- **Objective**
Give all of the lines again exactly as they read.

(Records from a data collection)

▼

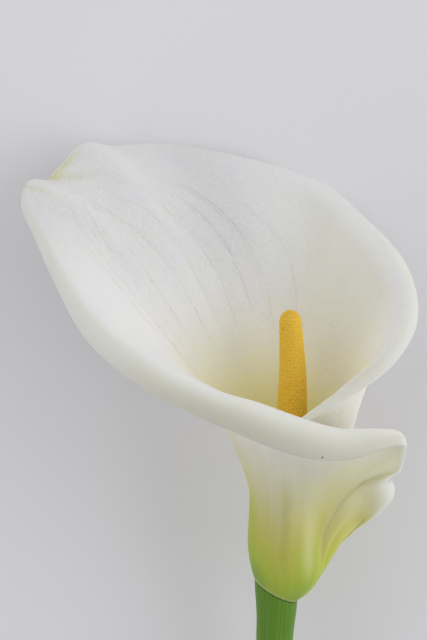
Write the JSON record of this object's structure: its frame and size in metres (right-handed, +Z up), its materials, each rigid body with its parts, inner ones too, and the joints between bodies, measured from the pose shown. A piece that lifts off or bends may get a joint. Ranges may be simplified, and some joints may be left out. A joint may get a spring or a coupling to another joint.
{
  "type": "calla lily flower",
  "caption": "Cut calla lily bloom lying on its side: a white funnel-shaped spathe with a rolled rim round a yellow spadix, on a length of green stem.",
  "frame": {"origin": "on the resting surface, under the middle of the lying flower's bounding box", "axes": "+Z up from the resting surface, +Y along the flower from the cut end of the stem to the mouth of the bloom, +X to the right seen from above with the bloom's end away from the viewer"},
  "size_m": [0.1298, 0.2852, 0.0938],
  "materials": {
    "spathe_white": "waxy plant skin, satin, white turning yellow-green round the tube",
    "stem_green": "smooth waxy green skin, satin",
    "ovary_green": "small smooth pale green ovaries, satin",
    "pollen_yellow": "grainy golden anthers, matt"
  },
  "bodies": {
    "root": {"spathe": "spathe_white", "stem": "stem_green", "spadix_female_zone": "ovary_green", "spadix_male_zone": "pollen_yellow"}
  },
  "joints": []
}
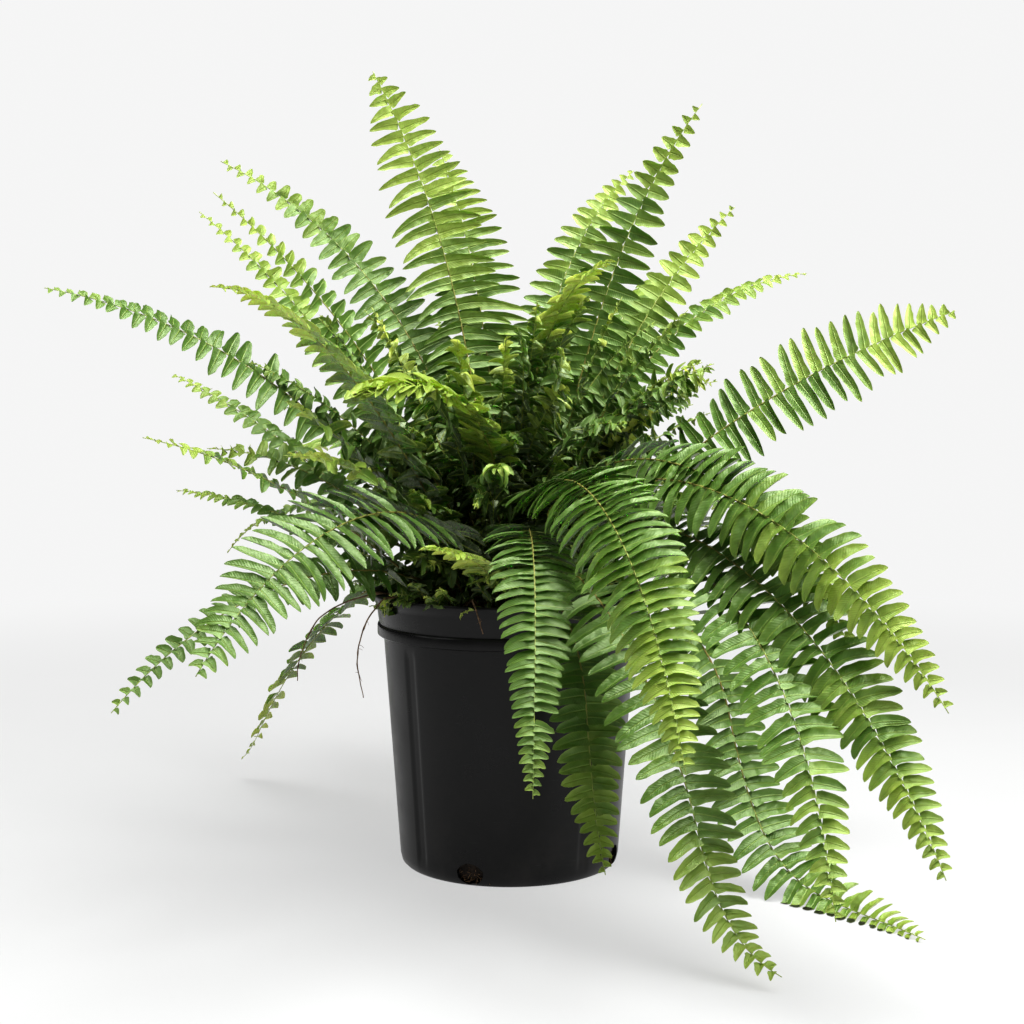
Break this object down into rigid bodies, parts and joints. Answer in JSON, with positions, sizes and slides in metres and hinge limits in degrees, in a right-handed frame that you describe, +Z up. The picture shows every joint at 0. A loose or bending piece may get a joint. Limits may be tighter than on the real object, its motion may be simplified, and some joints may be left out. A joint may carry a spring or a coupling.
{
  "type": "potted fern",
  "caption": "Sword fern with long arching fronds of toothed leaflets, growing in a round flared nursery pot; some fronds hang over the rim and rest on the ground.",
  "frame": {"origin": "centre of the pot's flat base, on the surface that it stands on", "axes": "+Z up, -Y towards the side seen in the picture, where the hanging fronds are, +X to the right of that view"},
  "size_m": [0.7098, 0.8556, 0.6575],
  "materials": {
    "pot_plastic": "black moulded plastic, satin, lightly scuffed",
    "potting_soil": "dark crumbly potting soil bound by roots",
    "rootstock": "brown scaly rootstock",
    "dry_runner": "dry brown wiry threads",
    "leaf": "mid to dark green, slightly glossy leaflets on a golden brown rib",
    "young_leaf": "light yellow green, thin young leaflets"
  },
  "bodies": {
    "root": {"pot": "pot_plastic", "soil": "potting_soil", "crown": "rootstock", "runner_1": "dry_runner", "runner_2": "dry_runner", "runner_3": "dry_runner", "frond_top_left_1": "young_leaf", "frond_top_left_2": "leaf", "frond_top_left_3": "leaf", "frond_top_left_4": "leaf", "frond_top_left_5": "leaf", "frond_top_left_6": "leaf", "frond_left_1": "leaf", "frond_left_2": "leaf", "frond_left_3": "leaf", "frond_left_4": "leaf", "frond_left_5": "leaf", "frond_low_left_1": "leaf", "frond_low_left_2": "leaf", "frond_low_left_3": "leaf", "frond_middle_1": "young_leaf", "frond_middle_2": "young_leaf", "frond_middle_3": "leaf", "frond_middle_4": "leaf", "frond_top_right_1": "leaf", "frond_top_right_2": "leaf", "frond_top_right_3": "young_leaf", "frond_top_right_4": "leaf", "frond_top_right_5": "leaf", "frond_right_1": "leaf", "frond_right_2": "leaf", "frond_right_3": "leaf", "frond_right_4": "leaf", "frond_front_1": "leaf", "frond_front_2": "leaf", "frond_front_3": "leaf", "frond_floor_1": "leaf", "frond_floor_2": "leaf", "frond_floor_3": "leaf", "frond_back_1": "leaf", "frond_back_2": "leaf", "frond_back_3": "leaf", "frond_back_4": "leaf", "frond_back_5": "leaf", "frond_back_6": "leaf", "frond_back_right": "leaf", "frond_young_1": "young_leaf", "frond_young_2": "young_leaf", "frond_young_3": "young_leaf", "frond_young_4": "young_leaf", "frond_young_5": "young_leaf", "frond_young_6": "young_leaf"}
  },
  "joints": []
}
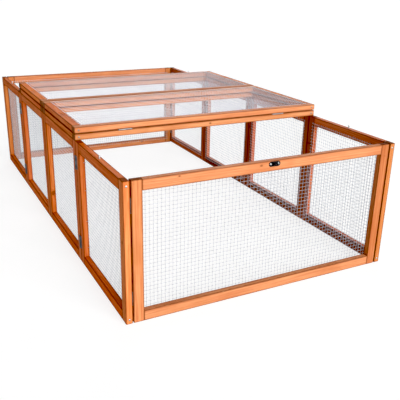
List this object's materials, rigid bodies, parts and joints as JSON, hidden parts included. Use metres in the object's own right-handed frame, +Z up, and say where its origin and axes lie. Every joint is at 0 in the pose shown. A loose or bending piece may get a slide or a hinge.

▲

- **Exercise output**
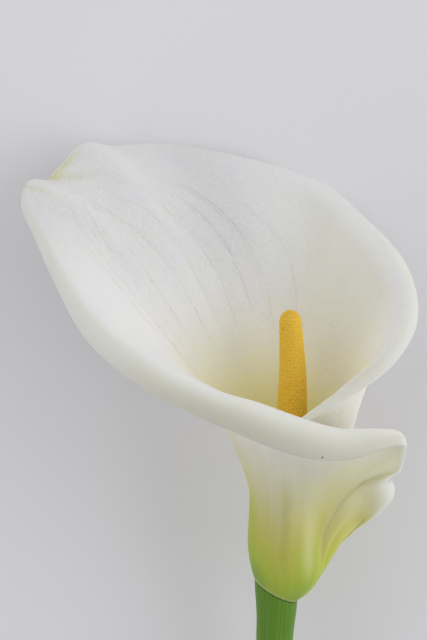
Write the JSON record of this object's structure: its frame and size in metres (right-handed, +Z up), its materials, each rigid body with its parts, inner ones too, and the joints between bodies, measured from the pose shown. A piece that lifts off or bends may get a joint. Ranges may be simplified, and some joints may be left out. A joint may get a spring or a coupling to another joint.
{
  "type": "calla lily flower",
  "caption": "Cut calla lily bloom lying on its side: a white funnel-shaped spathe with a rolled rim round a yellow spadix, on a length of green stem.",
  "frame": {"origin": "on the resting surface, under the middle of the lying flower's bounding box", "axes": "+Z up from the resting surface, +Y along the flower from the cut end of the stem to the mouth of the bloom, +X to the right seen from above with the bloom's end away from the viewer"},
  "size_m": [0.1298, 0.2852, 0.0938],
  "materials": {
    "spathe_white": "waxy plant skin, satin, white turning yellow-green round the tube",
    "stem_green": "smooth waxy green skin, satin",
    "ovary_green": "small smooth pale green ovaries, satin",
    "pollen_yellow": "grainy golden anthers, matt"
  },
  "bodies": {
    "root": {"spathe": "spathe_white", "stem": "stem_green", "spadix_female_zone": "ovary_green", "spadix_male_zone": "pollen_yellow"}
  },
  "joints": []
}
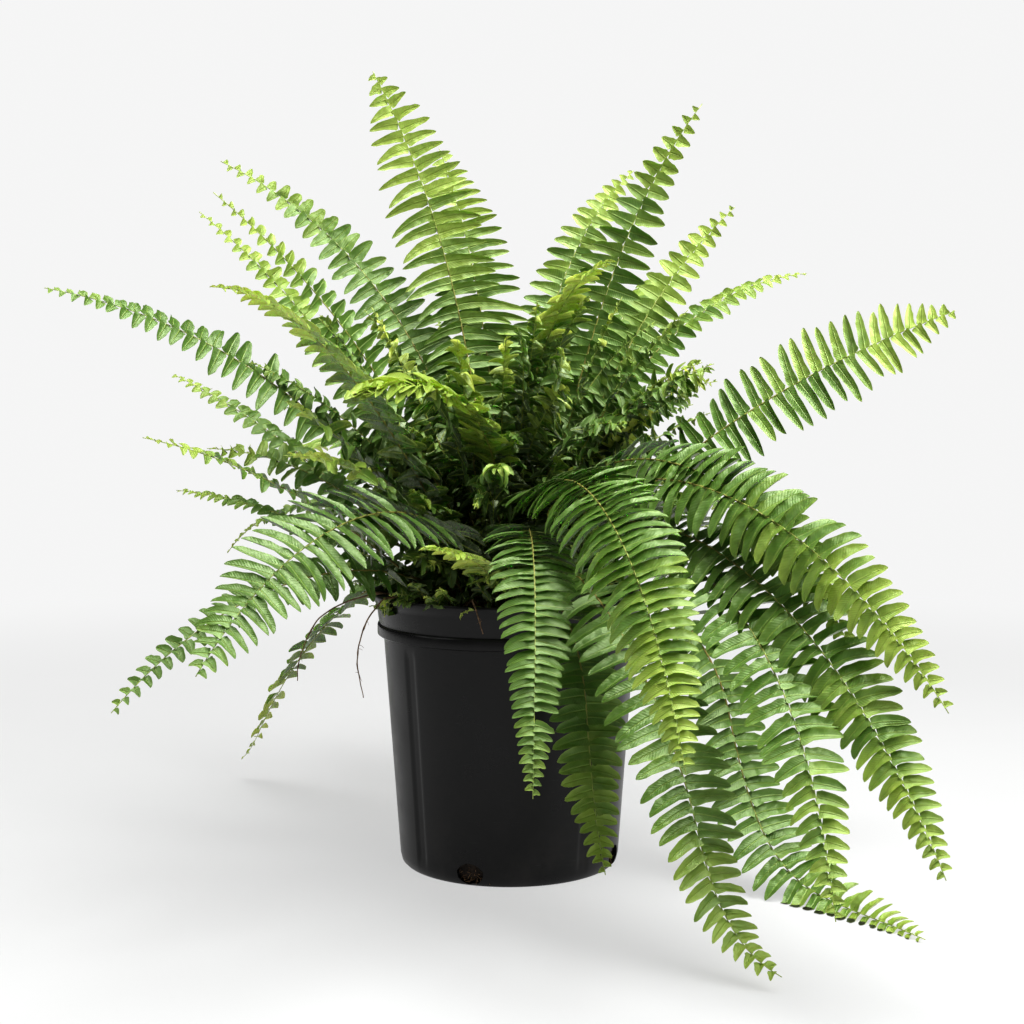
Break this object down into rigid bodies, parts and joints. Answer in JSON, with positions, sizes and slides in metres and hinge limits in degrees, in a right-handed frame that you describe, +Z up. The picture shows every joint at 0. A loose or bending piece may get a joint. Limits may be tighter than on the real object, its motion may be simplified, and some joints may be left out. A joint may carry a spring or a coupling.
{
  "type": "potted fern",
  "caption": "Sword fern with long arching fronds of toothed leaflets, growing in a round flared nursery pot; some fronds hang over the rim and rest on the ground.",
  "frame": {"origin": "centre of the pot's flat base, on the surface that it stands on", "axes": "+Z up, -Y towards the side seen in the picture, where the hanging fronds are, +X to the right of that view"},
  "size_m": [0.7098, 0.8556, 0.6575],
  "materials": {
    "pot_plastic": "black moulded plastic, satin, lightly scuffed",
    "potting_soil": "dark crumbly potting soil bound by roots",
    "rootstock": "brown scaly rootstock",
    "dry_runner": "dry brown wiry threads",
    "leaf": "mid to dark green, slightly glossy leaflets on a golden brown rib",
    "young_leaf": "light yellow green, thin young leaflets"
  },
  "bodies": {
    "root": {"pot": "pot_plastic", "soil": "potting_soil", "crown": "rootstock", "runner_1": "dry_runner", "runner_2": "dry_runner", "runner_3": "dry_runner", "frond_top_left_1": "young_leaf", "frond_top_left_2": "leaf", "frond_top_left_3": "leaf", "frond_top_left_4": "leaf", "frond_top_left_5": "leaf", "frond_top_left_6": "leaf", "frond_left_1": "leaf", "frond_left_2": "leaf", "frond_left_3": "leaf", "frond_left_4": "leaf", "frond_left_5": "leaf", "frond_low_left_1": "leaf", "frond_low_left_2": "leaf", "frond_low_left_3": "leaf", "frond_middle_1": "young_leaf", "frond_middle_2": "young_leaf", "frond_middle_3": "leaf", "frond_middle_4": "leaf", "frond_top_right_1": "leaf", "frond_top_right_2": "leaf", "frond_top_right_3": "young_leaf", "frond_top_right_4": "leaf", "frond_top_right_5": "leaf", "frond_right_1": "leaf", "frond_right_2": "leaf", "frond_right_3": "leaf", "frond_right_4": "leaf", "frond_front_1": "leaf", "frond_front_2": "leaf", "frond_front_3": "leaf", "frond_floor_1": "leaf", "frond_floor_2": "leaf", "frond_floor_3": "leaf", "frond_back_1": "leaf", "frond_back_2": "leaf", "frond_back_3": "leaf", "frond_back_4": "leaf", "frond_back_5": "leaf", "frond_back_6": "leaf", "frond_back_right": "leaf", "frond_young_1": "young_leaf", "frond_young_2": "young_leaf", "frond_young_3": "young_leaf", "frond_young_4": "young_leaf", "frond_young_5": "young_leaf", "frond_young_6": "young_leaf"}
  },
  "joints": []
}
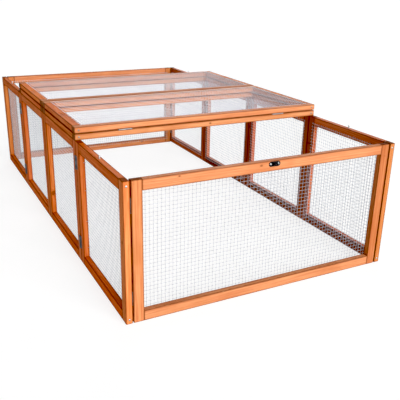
List this object's materials, rigid bodies, parts and joints as JSON, hidden parts included. Use metres in the object's own right-handed frame, +Z up, and say where its origin and axes lie. Every joint is at 0 in the pose shown. A loose or bending piece may get a slide or a hinge.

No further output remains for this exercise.